4. Was the interference reasonably proportionate to the aim sought to be realised? In particular:
(a) Did the interference impose an excessive individual burden on the applicant, taking into account the deprivation of property without compensation (see, mutatis mutandis, Arzamazova , cited above, § 52)?
(b) Did the authorities envisage the possibility of less restrictive alternative measures, such as recovery of the difference between the “real” price of the building and the “artificially low” price paid by the applicant (see, mutatis mutandis , G.I.E.M. S.R.L. and Others v.

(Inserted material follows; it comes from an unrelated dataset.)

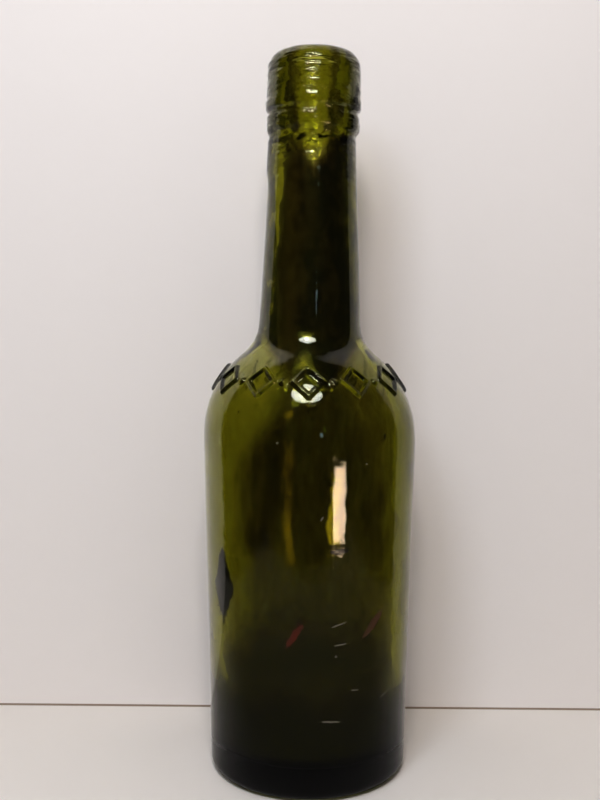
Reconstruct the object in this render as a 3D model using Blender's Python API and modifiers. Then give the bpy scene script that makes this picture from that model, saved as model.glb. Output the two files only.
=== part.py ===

Italy [GC], nos. 1828/06 and 2 others, § 301, 28 June 2018)?
5. Did the applicant have a fair hearing in the determination of its civil rights and obligations, in accordance with Article 6 § 1 of the Convention?
In particular, was the refusal of the domestic courts to apply the rules concerning the limitation period with reference to the prohibition of abuse of rights compatible with the principle of legal certainty as guaranteed by Article 6 of the Convention (see Baroul Partner-A v. Moldova , no. 39815/07, § 41, 16 July 2009, and Sanofi Pasteur v. France , no. 25137/16, § 50, 13 February 2020, with further references)?